When Craig Stoker pulled the flyer out of the mailbox, he chuckled.
It was a political mailer, one of many deployed this fall in Odessa, the West Texas city in the heart of the oil-rich Permian Basin.
His opponent, incumbent City Council member Denise Swanner, compared her stance to his. The two were total opposites except for the fact that both were in relationships with men.
It was the latest attempt in a Republican stronghold to tie Stoker’s sexual orientation to his support of the LGBTQ+ community and, by extension, the Democratic Party.
The people behind the advertisement wanted voters to elect candidates who advanced conservative values, only this election was supposed to be nonpartisan.
While Stoker and his allies had hoped the local election would be about infrastructure and city services, his opponent attempted to shift the battlefield to national political issues. Across the country, Republicans were running countless attack ads on Democrats for their support of transgender people.
The strategy backfired — at least in Odessa. The three City Council incumbents lost, a stunning result that analysts and longtime observers say revealed voters’ desire for local elected leaders to focus on roads and garbage pick up, not national flashpoints.
Stoker, the scion of a prominent Odessa family, became the first openly gay man elected to Odessa’s City Council. He won his at-large seat with 56% of the vote at the same time President-elect Donald Trump won all of Ector County with 76% of the vote.
“At the end of all of this, we are neighbors. You’re electing the people you live with,” Stoker said. “And no matter what happens, what you say about each other, the energy you put out about each other, you still have to live together.”an
Long story short, Odessa had previously elected three wingnuts to its Council, including the Mayor. Earlier this year, they passed an anti-trans bathroom ban. And then, not much later, they all got unelected, and it wasn’t close. Turns out even Odessa was able to want local electeds that prioritized local issues over national hot-button stuff that had no positive effect on anyone’s life. Maybe there’s something we all can learn from that.
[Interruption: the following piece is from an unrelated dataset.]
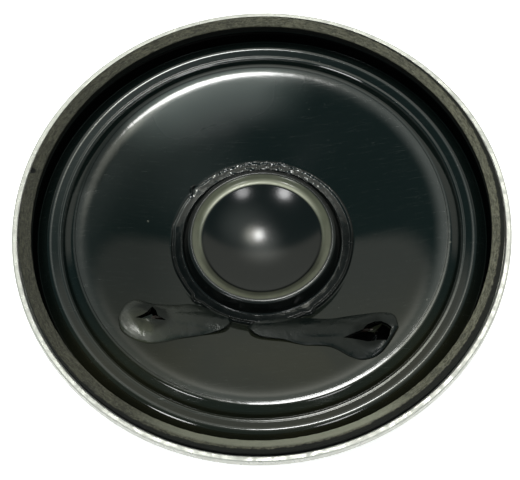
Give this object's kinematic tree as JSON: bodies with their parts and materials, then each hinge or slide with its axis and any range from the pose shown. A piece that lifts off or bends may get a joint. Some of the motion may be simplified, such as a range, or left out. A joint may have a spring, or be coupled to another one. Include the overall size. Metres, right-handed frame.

Taylor Sheridan should write this political tomfoolery into an episode of ‘Landman’.
“[Soandso] became the first openly gay man elected to Odessa’s City Council. He won his at-large seat with 56% of the vote at the same time President-elect Donald Trump won all of Ector County with 76% of the vote.”
Comment: This is flawed data-based reasoning: The city and the county are different geographic units and therefore the respective electorates are also not identical, even in the same election. A better comparison would be with the Trump vote in the portion of the county that constitutes the territory of the city (assuming that such data is available).
In the 2020 census, Ector County’s population was 165,171, Odessa is the county seat and its population was 114,428. While there is much overlap, these units are not identical.
Compare this to judicial elections in Harris County with different geographic bases: Judge Steven Kirkland (334th District Court in 2016) needed to win a majority of votes of the entire county whereas Steve Duble running for Justice of the Peace 1-2 in 2022 had better odds in the smaller JP district overlapping inner-city Houston and Montrose, running as a gay candidate (leaving aside the matter of intra-party competition).